Check every line of the data below for the string "FreeCAD", and copy the ones that hold it.

(3D code data):
——————

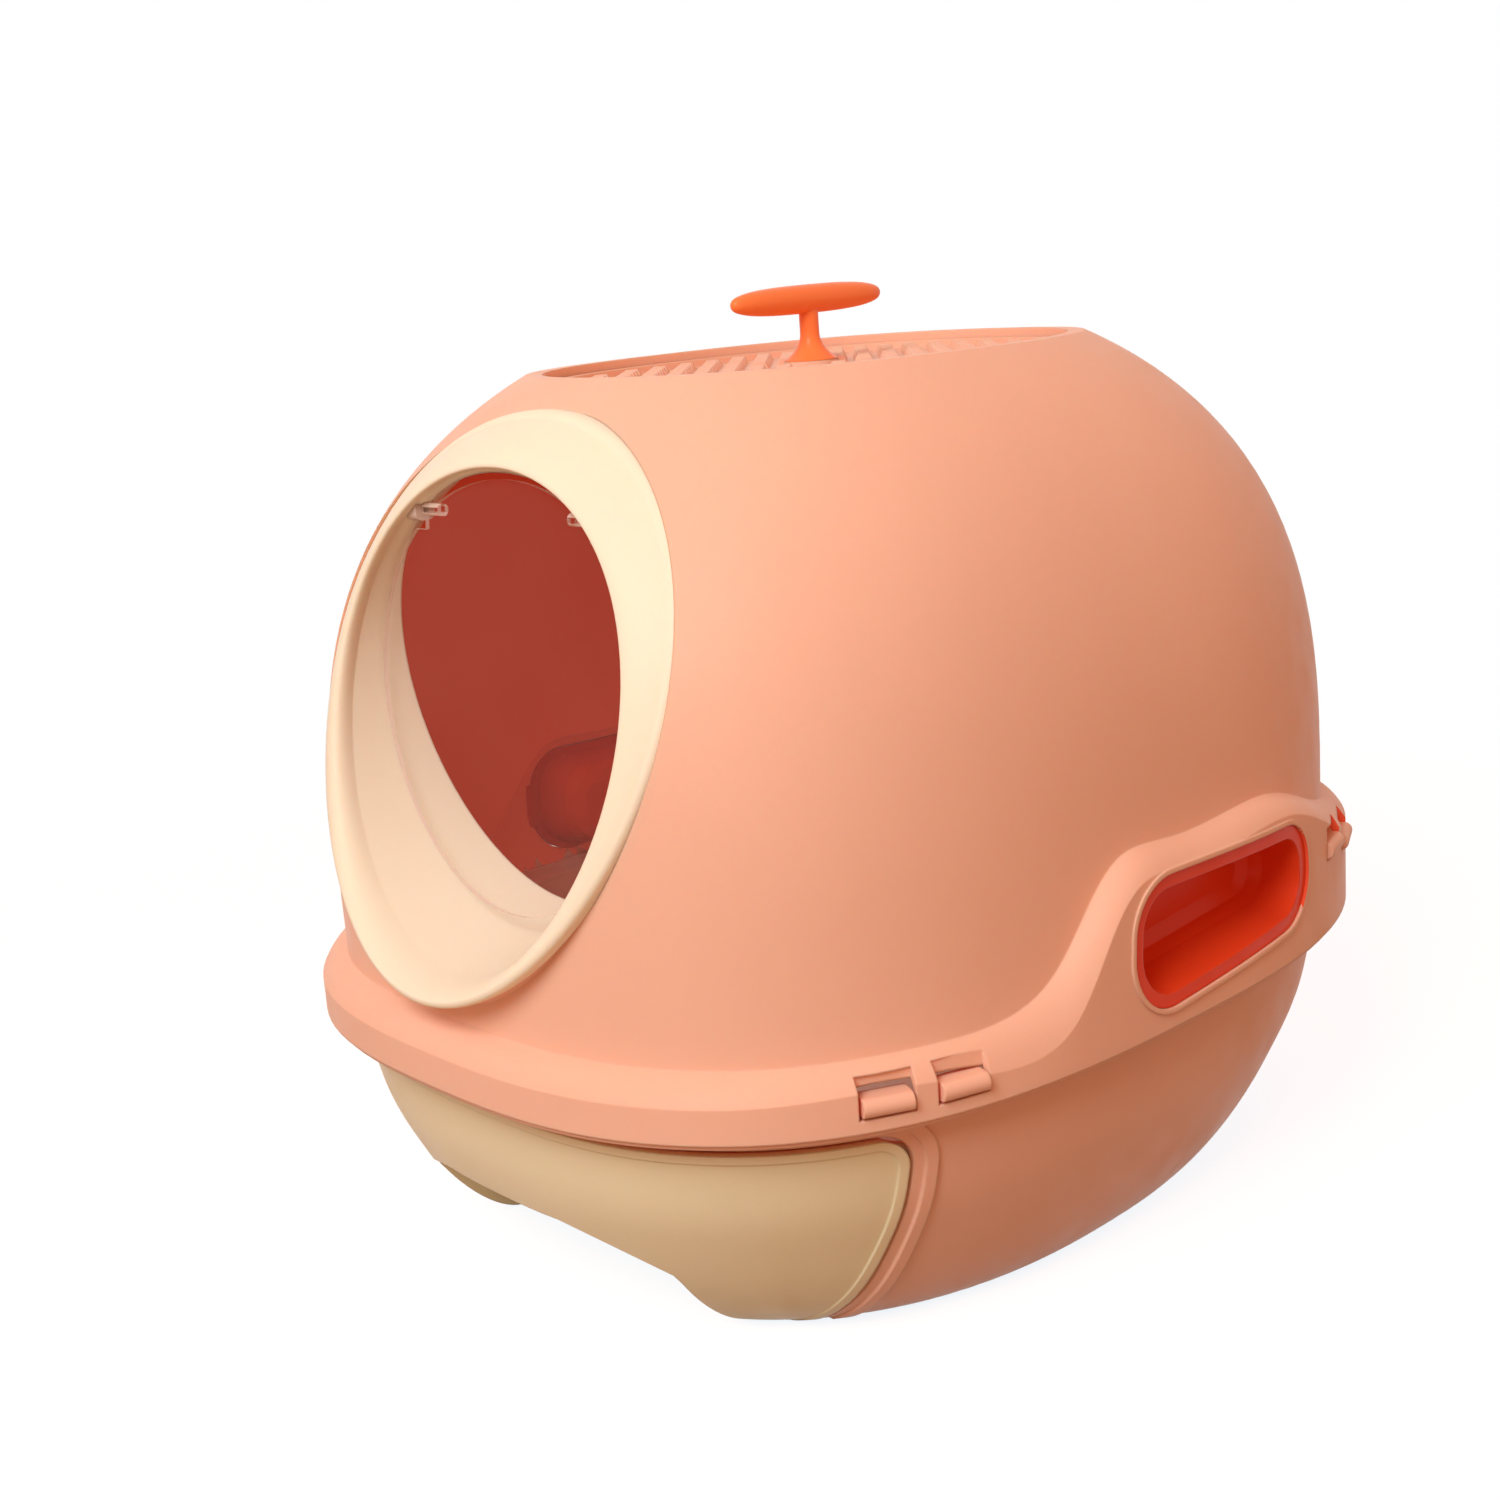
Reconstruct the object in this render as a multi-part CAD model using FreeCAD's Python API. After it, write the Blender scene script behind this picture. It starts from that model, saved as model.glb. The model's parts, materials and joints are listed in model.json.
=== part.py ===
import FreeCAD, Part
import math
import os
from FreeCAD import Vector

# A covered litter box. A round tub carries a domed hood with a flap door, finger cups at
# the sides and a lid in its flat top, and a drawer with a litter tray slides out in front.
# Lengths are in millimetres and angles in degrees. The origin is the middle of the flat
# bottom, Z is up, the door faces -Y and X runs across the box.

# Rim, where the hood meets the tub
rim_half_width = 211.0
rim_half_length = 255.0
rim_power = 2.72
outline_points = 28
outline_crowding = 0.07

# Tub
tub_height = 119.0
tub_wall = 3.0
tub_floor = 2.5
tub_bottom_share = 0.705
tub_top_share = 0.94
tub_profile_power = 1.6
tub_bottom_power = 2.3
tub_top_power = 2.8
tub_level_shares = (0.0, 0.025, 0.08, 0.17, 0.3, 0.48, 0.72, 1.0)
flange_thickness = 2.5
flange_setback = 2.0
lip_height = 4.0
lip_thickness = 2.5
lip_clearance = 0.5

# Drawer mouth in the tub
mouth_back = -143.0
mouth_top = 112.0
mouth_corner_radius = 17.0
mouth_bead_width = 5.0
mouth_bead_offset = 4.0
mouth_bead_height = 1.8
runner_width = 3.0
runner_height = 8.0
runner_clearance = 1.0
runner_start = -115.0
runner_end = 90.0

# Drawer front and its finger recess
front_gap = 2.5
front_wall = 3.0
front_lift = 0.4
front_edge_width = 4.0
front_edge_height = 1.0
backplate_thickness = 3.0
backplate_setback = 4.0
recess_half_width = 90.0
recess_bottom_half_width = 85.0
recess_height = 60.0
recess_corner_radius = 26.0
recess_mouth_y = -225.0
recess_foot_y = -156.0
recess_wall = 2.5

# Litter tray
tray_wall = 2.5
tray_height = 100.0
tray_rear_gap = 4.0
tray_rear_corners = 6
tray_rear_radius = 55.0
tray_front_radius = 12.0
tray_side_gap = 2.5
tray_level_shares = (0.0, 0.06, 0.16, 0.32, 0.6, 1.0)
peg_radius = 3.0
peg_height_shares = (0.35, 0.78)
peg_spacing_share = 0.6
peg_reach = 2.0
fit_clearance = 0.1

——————

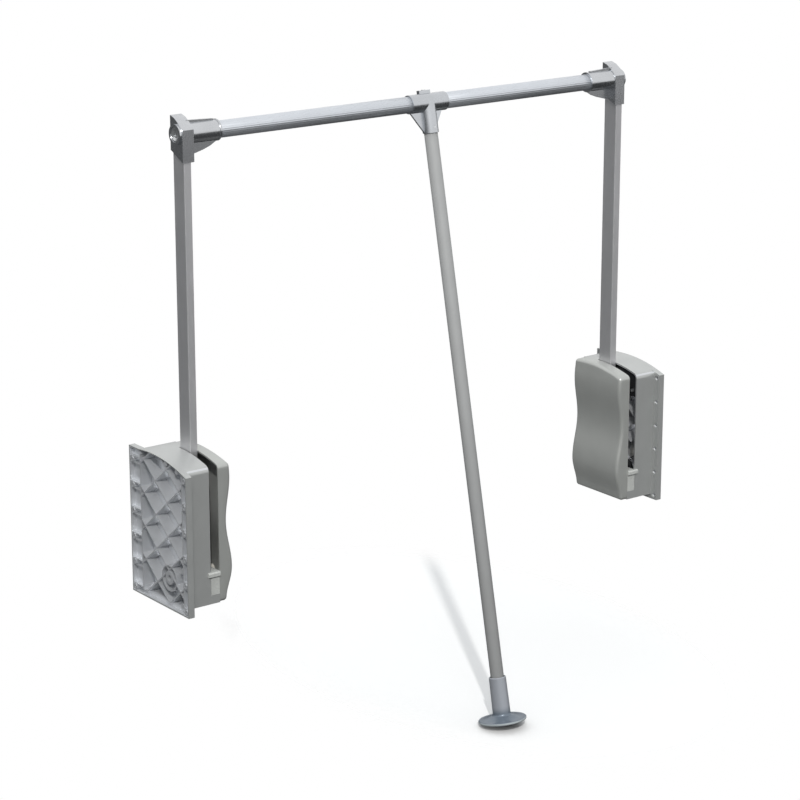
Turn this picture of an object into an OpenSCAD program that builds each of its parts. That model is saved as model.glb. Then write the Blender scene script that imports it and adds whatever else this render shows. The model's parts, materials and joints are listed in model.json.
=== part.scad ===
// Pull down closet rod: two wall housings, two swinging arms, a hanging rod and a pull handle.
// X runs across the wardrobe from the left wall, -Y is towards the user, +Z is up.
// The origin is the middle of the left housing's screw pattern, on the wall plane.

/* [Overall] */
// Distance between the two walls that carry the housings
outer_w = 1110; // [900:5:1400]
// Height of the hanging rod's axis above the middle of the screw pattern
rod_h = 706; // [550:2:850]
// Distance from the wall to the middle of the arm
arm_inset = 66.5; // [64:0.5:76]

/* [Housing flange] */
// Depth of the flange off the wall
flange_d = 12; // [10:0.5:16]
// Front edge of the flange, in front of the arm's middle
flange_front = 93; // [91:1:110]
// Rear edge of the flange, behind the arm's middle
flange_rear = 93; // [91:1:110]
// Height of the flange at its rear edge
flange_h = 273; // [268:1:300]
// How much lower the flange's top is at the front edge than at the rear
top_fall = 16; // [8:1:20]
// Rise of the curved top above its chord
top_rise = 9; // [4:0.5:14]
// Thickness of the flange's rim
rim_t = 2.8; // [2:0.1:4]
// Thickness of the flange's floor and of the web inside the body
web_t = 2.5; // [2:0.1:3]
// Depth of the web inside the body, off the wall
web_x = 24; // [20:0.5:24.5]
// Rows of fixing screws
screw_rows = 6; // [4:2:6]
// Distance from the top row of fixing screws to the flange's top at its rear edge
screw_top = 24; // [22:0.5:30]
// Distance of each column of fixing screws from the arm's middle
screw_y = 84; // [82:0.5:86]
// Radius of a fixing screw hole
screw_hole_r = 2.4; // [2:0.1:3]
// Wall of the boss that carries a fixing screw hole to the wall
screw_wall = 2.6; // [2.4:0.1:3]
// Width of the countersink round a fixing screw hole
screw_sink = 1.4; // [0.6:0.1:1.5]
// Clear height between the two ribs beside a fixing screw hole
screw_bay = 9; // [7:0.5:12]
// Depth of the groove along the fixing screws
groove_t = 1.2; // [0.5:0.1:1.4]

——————

(Output for this exercise):
Reconstruct the object in this render as a multi-part CAD model using FreeCAD's Python API. After it, write the Blender scene script behind this picture. It starts from that model, saved as model.glb. The model's parts, materials and joints are listed in model.json.
import FreeCAD, Part
from FreeCAD import Vector